• [Exercise objective] Repeat precisely, and only, the lines between the line containing "bpy.data.objects.remove(obj)" and the end of the listing below, both ends included.

• [Collected data]
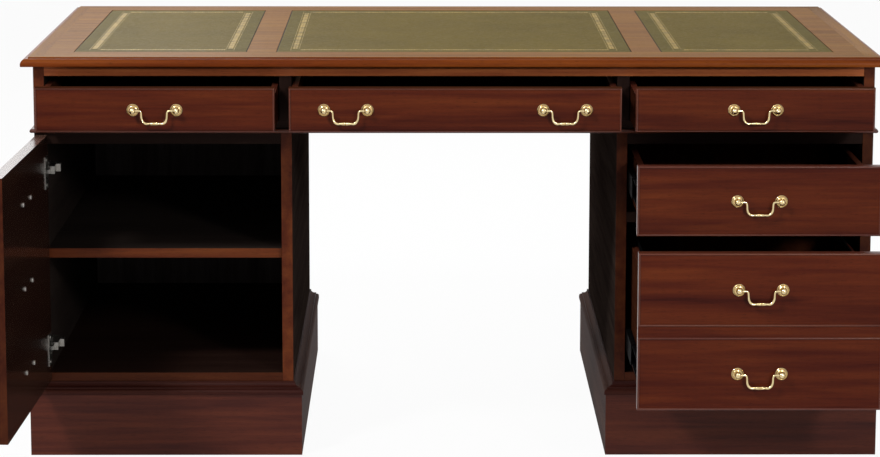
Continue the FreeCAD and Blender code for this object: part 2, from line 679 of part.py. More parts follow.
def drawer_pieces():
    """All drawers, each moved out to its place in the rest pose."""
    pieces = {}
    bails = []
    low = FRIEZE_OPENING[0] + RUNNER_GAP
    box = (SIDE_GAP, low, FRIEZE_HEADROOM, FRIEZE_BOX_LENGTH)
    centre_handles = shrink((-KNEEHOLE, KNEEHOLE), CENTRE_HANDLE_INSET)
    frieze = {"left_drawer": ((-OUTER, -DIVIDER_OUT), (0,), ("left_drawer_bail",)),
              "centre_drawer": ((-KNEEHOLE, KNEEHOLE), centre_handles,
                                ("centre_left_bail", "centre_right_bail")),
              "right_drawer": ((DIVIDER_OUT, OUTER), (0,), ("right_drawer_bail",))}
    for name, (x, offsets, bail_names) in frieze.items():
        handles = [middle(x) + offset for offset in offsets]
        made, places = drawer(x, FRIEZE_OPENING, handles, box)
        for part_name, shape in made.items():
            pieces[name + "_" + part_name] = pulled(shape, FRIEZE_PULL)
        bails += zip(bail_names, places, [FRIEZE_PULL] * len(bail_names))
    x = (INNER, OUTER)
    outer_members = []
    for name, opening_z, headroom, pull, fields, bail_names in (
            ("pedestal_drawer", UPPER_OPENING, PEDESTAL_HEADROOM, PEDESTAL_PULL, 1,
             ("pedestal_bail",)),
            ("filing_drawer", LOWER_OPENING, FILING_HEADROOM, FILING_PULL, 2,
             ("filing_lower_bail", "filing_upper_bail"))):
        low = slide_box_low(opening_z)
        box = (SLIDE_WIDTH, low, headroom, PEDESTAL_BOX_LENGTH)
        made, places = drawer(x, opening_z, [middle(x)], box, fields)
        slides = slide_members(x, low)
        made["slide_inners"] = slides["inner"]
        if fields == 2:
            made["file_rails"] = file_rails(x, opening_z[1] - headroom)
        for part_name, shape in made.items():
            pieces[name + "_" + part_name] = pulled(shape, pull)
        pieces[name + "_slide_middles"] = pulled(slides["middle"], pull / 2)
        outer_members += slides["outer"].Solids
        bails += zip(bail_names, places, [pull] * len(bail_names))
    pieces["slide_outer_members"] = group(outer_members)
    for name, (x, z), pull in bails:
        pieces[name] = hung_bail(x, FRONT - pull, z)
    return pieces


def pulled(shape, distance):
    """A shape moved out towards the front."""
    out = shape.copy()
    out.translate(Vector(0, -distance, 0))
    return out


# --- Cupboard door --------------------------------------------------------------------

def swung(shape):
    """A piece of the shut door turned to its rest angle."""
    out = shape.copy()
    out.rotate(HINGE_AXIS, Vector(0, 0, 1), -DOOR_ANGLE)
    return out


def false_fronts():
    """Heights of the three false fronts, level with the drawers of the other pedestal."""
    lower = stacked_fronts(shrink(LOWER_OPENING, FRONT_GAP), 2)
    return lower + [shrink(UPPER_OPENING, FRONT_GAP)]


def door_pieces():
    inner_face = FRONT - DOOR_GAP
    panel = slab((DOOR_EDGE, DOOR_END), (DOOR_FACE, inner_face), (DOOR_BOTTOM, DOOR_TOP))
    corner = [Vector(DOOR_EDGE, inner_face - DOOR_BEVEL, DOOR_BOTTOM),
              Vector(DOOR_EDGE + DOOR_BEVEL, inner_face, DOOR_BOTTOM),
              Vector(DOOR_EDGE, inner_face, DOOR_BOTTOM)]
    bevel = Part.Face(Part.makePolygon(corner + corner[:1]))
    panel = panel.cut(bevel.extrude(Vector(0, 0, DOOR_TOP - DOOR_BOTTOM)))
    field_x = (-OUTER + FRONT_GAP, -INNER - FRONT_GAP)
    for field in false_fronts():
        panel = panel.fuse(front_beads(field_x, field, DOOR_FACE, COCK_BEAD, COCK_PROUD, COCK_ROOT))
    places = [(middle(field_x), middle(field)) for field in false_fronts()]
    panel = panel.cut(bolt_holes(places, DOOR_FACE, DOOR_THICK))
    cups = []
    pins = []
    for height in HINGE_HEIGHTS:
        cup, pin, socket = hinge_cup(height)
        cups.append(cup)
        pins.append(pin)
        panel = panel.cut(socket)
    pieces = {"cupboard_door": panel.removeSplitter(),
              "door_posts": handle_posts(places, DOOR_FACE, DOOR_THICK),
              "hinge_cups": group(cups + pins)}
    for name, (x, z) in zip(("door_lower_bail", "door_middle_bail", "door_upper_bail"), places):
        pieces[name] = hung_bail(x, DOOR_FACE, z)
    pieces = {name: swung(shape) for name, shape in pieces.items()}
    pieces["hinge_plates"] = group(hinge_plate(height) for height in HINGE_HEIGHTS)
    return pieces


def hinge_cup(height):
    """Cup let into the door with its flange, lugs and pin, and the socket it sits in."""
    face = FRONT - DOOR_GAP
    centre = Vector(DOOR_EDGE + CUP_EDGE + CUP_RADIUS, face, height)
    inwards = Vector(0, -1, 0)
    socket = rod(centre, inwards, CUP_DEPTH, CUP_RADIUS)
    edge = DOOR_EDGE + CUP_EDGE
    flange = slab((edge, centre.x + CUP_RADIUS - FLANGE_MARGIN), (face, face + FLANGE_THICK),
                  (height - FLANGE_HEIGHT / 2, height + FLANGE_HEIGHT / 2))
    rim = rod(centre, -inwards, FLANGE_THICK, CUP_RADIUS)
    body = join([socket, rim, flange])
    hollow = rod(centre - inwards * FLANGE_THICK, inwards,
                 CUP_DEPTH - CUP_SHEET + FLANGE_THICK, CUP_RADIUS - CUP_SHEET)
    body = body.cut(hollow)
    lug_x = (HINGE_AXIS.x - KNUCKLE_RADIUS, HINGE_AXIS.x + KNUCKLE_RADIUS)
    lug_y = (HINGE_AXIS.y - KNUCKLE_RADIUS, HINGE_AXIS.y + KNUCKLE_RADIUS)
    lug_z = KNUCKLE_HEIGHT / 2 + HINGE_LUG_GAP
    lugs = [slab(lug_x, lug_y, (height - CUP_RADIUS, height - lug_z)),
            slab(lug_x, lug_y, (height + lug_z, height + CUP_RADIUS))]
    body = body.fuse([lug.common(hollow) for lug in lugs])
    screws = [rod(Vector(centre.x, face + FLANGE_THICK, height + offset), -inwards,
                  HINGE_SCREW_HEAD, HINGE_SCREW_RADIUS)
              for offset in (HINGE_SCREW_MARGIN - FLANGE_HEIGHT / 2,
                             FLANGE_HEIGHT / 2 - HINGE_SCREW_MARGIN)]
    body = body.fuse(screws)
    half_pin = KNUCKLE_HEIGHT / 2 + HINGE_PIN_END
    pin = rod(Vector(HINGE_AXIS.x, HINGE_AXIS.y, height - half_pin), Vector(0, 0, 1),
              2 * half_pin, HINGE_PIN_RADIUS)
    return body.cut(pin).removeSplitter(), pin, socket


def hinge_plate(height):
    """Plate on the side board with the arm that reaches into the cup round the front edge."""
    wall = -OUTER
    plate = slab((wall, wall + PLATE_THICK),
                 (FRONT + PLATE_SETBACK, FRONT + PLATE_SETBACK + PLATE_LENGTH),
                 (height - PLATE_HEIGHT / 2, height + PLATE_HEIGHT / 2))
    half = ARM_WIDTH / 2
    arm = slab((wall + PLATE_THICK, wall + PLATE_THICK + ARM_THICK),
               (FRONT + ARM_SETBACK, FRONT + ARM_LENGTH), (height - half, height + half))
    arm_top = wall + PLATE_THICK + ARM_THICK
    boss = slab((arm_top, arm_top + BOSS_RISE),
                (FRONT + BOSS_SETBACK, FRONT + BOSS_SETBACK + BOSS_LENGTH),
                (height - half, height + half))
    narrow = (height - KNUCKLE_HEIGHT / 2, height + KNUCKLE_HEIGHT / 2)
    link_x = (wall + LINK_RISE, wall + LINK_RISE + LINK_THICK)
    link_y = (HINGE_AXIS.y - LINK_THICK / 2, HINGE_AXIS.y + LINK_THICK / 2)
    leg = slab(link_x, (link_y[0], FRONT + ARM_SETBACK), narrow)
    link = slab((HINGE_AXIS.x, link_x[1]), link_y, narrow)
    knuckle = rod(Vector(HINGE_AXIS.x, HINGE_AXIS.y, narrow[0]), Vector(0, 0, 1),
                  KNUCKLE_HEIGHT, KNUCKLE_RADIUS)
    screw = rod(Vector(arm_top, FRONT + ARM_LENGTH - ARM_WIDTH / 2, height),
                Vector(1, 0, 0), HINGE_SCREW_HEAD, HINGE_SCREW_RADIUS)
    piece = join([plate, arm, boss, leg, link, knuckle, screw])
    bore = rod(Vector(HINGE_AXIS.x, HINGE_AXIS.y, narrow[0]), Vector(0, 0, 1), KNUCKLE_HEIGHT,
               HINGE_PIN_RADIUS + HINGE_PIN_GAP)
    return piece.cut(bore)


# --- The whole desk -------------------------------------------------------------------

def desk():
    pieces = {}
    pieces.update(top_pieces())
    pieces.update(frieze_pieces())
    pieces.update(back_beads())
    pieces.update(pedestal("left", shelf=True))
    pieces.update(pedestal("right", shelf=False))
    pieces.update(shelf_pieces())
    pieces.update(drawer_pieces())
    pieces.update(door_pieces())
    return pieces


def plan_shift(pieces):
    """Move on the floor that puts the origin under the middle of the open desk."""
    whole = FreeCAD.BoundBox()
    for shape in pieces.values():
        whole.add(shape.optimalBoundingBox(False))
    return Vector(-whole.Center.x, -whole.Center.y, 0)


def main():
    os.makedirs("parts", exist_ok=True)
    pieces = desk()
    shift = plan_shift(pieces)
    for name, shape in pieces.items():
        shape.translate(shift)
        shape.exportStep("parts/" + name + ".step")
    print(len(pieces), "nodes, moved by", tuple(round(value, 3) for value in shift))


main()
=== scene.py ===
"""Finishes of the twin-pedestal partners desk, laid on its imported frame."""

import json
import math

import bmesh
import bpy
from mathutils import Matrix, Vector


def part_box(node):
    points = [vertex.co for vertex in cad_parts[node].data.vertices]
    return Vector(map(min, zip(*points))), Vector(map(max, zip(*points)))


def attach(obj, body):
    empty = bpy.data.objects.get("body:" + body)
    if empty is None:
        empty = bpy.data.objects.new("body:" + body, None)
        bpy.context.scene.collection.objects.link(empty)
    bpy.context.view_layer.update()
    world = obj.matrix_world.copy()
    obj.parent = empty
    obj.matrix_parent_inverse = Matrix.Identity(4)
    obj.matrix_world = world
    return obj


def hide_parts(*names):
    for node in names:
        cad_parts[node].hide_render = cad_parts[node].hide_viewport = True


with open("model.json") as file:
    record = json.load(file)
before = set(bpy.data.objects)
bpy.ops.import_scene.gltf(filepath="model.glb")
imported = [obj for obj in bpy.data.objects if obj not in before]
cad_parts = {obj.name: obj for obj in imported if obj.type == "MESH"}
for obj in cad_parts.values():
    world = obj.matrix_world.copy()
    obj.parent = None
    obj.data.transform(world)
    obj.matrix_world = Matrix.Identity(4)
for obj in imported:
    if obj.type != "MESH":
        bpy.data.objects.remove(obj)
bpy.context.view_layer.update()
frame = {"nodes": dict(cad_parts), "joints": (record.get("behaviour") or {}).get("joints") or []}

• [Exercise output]
        bpy.data.objects.remove(obj)
bpy.context.view_layer.update()
frame = {"nodes": dict(cad_parts), "joints": (record.get("behaviour") or {}).get("joints") or []}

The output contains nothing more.